Material shown:
——————

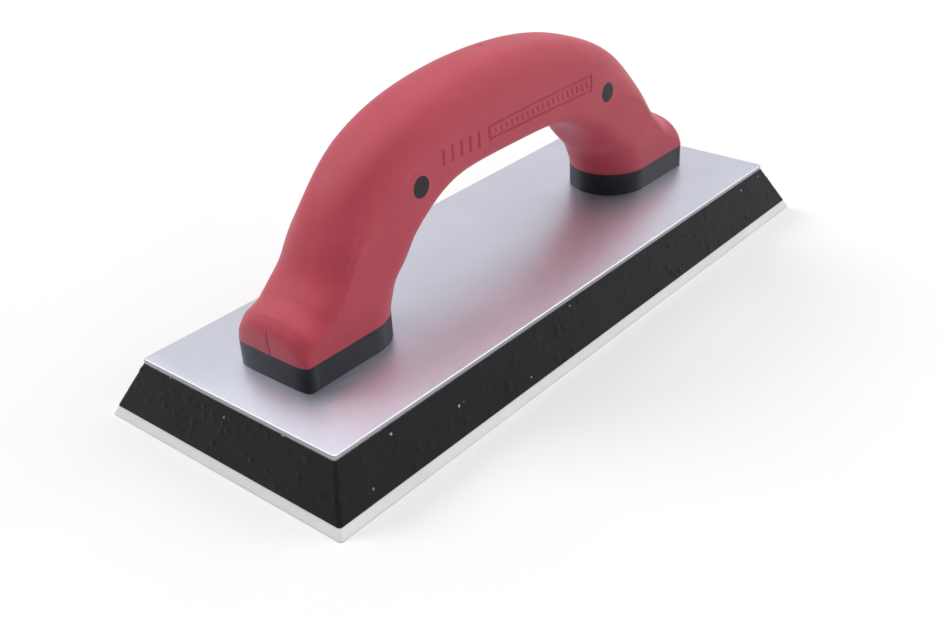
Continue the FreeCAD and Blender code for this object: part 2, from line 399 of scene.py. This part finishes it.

——————

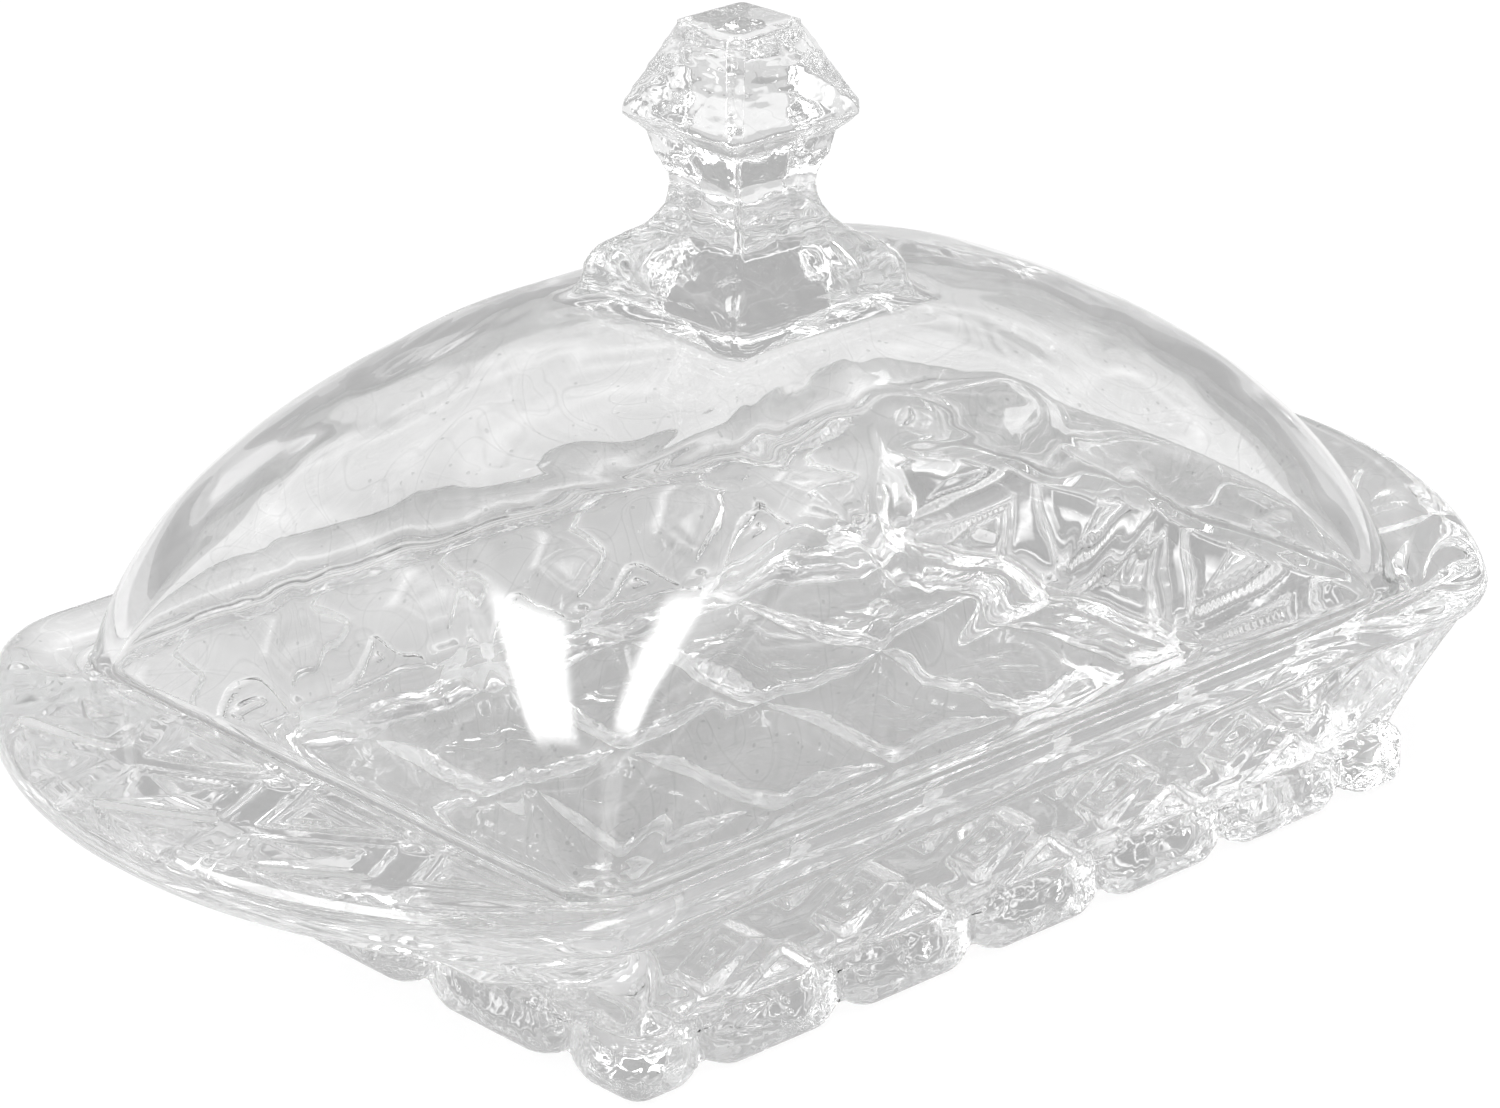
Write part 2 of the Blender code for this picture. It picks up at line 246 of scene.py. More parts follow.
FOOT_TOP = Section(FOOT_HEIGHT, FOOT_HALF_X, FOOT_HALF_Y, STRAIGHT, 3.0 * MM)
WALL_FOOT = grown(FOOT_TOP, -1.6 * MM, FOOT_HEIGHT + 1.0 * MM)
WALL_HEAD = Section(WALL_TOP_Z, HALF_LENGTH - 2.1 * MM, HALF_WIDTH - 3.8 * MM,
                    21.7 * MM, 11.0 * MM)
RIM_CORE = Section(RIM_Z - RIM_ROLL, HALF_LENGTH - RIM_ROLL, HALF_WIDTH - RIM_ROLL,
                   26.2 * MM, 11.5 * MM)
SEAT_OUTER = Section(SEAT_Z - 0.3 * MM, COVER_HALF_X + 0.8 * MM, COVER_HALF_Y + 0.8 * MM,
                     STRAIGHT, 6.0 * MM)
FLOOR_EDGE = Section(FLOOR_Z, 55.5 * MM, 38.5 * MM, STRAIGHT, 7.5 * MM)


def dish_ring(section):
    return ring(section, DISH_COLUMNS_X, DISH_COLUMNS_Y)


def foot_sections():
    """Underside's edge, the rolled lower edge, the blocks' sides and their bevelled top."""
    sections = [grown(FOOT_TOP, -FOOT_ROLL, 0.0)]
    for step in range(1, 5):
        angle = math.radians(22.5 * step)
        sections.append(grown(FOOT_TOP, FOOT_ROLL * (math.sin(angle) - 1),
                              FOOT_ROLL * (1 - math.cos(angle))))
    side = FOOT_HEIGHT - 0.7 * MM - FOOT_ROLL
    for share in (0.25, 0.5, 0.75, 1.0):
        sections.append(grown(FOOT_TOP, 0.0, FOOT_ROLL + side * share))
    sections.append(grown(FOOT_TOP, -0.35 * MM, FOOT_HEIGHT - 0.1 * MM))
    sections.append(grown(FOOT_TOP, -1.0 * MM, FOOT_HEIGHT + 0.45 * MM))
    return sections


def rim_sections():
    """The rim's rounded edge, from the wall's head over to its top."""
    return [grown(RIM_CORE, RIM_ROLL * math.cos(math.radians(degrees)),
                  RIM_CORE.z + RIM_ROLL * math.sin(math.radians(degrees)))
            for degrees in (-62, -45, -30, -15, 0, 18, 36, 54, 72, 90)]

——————

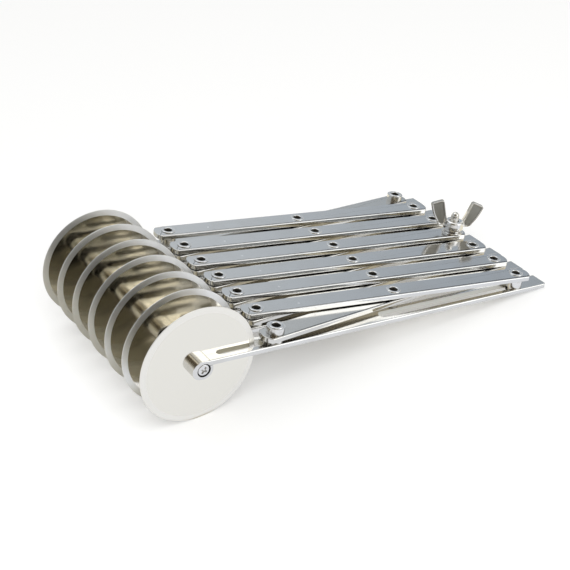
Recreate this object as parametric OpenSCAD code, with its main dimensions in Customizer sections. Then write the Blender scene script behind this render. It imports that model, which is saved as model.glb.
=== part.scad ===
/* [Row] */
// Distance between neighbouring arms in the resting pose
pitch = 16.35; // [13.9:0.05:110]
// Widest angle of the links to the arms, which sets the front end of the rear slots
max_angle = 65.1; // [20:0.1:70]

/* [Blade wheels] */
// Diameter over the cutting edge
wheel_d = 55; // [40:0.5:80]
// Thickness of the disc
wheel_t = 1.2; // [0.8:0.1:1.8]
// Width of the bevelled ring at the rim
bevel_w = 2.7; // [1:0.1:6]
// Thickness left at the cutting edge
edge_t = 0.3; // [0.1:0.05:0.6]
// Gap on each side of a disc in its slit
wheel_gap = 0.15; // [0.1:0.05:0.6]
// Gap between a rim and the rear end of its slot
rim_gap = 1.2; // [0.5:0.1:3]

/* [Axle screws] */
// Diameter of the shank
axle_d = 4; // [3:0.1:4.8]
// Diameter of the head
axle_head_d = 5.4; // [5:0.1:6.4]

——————

What is needed: Output exactly the lines running from the line containing "Write part 2" through the line containing "return ring(section, DISH_COLUMNS_X, DISH_COLUMNS_Y)", and only those lines.

Response:
Write part 2 of the Blender code for this picture. It picks up at line 246 of scene.py. More parts follow.
FOOT_TOP = Section(FOOT_HEIGHT, FOOT_HALF_X, FOOT_HALF_Y, STRAIGHT, 3.0 * MM)
WALL_FOOT = grown(FOOT_TOP, -1.6 * MM, FOOT_HEIGHT + 1.0 * MM)
WALL_HEAD = Section(WALL_TOP_Z, HALF_LENGTH - 2.1 * MM, HALF_WIDTH - 3.8 * MM,
                    21.7 * MM, 11.0 * MM)
RIM_CORE = Section(RIM_Z - RIM_ROLL, HALF_LENGTH - RIM_ROLL, HALF_WIDTH - RIM_ROLL,
                   26.2 * MM, 11.5 * MM)
SEAT_OUTER = Section(SEAT_Z - 0.3 * MM, COVER_HALF_X + 0.8 * MM, COVER_HALF_Y + 0.8 * MM,
                     STRAIGHT, 6.0 * MM)
FLOOR_EDGE = Section(FLOOR_Z, 55.5 * MM, 38.5 * MM, STRAIGHT, 7.5 * MM)


def dish_ring(section):
    return ring(section, DISH_COLUMNS_X, DISH_COLUMNS_Y)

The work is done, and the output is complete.